◆ EXERCISE OBJECTIVE
Filter the data below for the string "attach" and copy each matching line.
= = = = =
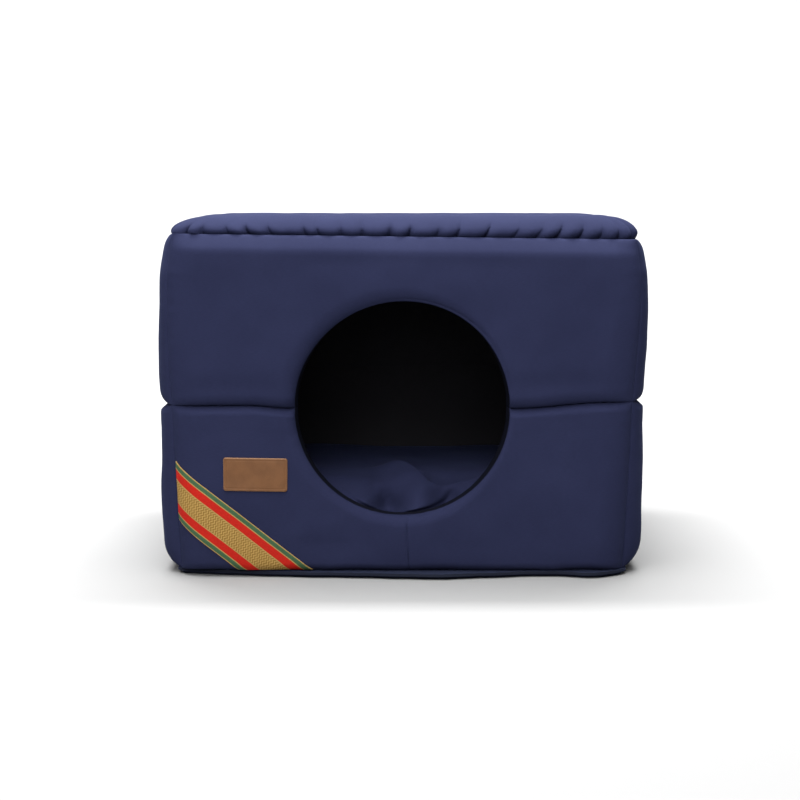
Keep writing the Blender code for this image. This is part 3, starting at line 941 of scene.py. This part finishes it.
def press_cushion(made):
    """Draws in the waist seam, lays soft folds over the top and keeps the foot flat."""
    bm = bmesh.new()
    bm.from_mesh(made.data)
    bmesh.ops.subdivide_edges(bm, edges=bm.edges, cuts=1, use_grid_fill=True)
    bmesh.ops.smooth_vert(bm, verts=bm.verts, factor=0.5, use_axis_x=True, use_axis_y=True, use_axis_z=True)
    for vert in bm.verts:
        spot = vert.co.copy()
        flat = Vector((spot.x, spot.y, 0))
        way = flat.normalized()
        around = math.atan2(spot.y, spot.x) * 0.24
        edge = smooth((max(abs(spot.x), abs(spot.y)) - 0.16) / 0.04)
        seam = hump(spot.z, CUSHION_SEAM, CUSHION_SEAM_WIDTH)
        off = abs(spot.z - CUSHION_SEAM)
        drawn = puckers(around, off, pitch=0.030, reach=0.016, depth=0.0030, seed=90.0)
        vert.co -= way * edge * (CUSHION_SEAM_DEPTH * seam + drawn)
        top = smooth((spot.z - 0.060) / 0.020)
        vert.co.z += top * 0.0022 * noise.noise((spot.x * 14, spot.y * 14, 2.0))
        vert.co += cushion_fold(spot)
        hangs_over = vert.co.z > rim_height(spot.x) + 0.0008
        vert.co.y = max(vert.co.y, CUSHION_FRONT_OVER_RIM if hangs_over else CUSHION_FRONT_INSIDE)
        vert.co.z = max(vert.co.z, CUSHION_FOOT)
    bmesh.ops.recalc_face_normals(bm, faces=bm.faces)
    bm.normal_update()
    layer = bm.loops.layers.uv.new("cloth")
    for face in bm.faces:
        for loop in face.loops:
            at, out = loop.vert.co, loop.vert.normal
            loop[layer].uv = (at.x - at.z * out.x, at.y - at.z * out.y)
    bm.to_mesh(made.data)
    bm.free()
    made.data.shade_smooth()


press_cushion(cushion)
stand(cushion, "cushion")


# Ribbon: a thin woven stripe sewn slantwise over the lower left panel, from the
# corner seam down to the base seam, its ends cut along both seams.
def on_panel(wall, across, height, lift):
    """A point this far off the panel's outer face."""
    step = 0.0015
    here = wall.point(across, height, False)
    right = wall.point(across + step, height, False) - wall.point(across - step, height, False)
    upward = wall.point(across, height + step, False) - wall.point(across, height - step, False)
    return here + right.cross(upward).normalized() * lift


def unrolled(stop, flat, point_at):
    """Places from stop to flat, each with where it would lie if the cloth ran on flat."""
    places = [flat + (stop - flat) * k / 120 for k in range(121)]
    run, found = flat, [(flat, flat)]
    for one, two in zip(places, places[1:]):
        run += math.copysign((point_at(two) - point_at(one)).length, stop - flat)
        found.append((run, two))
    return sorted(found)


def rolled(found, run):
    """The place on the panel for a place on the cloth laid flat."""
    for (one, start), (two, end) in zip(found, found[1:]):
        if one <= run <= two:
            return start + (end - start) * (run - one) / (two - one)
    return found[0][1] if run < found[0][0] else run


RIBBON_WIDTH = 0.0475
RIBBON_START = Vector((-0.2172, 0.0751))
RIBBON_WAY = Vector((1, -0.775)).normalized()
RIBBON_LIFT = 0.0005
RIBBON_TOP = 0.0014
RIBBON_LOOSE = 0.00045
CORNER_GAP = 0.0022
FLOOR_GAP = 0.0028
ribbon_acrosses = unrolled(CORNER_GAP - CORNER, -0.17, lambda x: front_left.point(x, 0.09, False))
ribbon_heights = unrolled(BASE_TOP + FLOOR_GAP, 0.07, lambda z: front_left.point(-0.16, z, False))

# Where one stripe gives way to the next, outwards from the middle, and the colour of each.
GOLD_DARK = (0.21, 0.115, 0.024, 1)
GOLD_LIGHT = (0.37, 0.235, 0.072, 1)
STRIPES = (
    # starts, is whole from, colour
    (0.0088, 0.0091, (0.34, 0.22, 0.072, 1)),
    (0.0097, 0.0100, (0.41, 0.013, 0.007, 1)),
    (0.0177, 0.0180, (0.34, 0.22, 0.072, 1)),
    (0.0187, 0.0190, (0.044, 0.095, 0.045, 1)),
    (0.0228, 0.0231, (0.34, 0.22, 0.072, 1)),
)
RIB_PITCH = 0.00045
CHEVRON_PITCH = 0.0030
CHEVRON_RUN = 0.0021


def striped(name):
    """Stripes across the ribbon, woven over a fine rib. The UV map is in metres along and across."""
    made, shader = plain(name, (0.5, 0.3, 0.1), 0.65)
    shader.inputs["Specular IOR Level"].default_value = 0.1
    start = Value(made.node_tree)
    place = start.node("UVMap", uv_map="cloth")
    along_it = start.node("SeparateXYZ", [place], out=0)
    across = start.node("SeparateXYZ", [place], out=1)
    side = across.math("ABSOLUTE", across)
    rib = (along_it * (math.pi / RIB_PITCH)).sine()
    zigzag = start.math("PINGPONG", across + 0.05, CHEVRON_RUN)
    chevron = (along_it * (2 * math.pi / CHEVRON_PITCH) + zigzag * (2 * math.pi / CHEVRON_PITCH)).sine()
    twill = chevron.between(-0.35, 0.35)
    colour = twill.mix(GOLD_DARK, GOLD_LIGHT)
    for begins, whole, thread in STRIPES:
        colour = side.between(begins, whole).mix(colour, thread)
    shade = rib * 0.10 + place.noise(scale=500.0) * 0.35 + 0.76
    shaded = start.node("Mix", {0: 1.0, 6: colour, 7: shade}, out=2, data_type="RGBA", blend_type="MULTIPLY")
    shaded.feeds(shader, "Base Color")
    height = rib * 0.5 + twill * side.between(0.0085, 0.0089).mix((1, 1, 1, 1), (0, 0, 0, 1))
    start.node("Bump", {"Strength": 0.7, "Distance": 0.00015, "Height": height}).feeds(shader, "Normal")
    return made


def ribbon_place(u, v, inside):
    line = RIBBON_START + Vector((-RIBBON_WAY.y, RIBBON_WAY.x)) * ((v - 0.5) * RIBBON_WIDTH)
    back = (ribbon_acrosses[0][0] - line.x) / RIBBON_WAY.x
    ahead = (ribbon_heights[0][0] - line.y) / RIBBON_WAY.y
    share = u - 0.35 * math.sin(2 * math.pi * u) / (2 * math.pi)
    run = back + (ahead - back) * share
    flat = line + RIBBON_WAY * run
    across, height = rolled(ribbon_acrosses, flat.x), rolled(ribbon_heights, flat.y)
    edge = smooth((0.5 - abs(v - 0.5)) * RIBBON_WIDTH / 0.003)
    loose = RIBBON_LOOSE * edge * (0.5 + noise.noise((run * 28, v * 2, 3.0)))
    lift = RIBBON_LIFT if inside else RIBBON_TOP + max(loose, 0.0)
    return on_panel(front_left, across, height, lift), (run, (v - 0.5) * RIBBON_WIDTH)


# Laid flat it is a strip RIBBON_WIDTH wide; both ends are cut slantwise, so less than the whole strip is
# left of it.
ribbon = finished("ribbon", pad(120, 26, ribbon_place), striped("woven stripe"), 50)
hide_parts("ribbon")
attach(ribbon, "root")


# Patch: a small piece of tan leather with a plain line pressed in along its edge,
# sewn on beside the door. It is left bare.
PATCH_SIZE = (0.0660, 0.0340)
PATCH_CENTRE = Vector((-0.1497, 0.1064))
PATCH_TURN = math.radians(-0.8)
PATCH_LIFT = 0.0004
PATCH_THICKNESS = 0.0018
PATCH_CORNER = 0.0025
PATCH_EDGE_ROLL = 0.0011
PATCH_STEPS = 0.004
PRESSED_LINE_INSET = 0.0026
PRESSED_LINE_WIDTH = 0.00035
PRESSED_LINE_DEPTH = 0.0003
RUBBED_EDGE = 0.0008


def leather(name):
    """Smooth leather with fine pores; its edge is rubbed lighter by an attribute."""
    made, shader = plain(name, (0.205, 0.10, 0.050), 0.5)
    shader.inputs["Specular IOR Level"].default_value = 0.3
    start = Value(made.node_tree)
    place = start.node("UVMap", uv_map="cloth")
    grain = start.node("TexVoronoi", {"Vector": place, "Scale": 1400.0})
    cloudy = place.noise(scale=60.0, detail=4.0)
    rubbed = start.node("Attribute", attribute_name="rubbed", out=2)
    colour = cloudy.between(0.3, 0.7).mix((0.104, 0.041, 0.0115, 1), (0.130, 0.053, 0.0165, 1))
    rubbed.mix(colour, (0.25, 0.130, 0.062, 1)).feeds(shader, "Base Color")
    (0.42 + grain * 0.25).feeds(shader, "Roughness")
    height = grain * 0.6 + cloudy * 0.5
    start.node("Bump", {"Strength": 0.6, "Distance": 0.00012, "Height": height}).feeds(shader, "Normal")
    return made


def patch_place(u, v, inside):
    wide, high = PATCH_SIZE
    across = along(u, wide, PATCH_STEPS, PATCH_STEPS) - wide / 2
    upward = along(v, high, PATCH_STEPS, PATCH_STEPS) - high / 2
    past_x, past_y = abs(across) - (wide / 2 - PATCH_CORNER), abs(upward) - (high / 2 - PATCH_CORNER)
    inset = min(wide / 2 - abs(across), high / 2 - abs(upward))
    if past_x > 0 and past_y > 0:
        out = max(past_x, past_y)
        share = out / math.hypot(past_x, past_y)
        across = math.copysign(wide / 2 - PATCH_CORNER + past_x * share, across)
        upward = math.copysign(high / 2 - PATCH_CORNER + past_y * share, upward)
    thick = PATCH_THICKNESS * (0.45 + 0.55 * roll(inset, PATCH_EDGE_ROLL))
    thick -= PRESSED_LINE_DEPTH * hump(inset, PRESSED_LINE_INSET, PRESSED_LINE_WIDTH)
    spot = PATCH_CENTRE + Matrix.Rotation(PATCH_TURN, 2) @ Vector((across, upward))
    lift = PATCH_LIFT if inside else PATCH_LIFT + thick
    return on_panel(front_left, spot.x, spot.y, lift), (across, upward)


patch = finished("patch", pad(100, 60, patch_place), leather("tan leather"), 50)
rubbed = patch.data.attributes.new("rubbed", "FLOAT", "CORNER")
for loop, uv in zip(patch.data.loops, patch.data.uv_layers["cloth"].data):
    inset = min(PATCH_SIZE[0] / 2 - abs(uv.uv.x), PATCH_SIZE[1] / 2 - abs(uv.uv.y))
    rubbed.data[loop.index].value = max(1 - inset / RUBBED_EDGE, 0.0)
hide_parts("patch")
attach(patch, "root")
= = = = =
◆ EXERCISE OUTPUT
attach(ribbon, "root")
attach(patch, "root")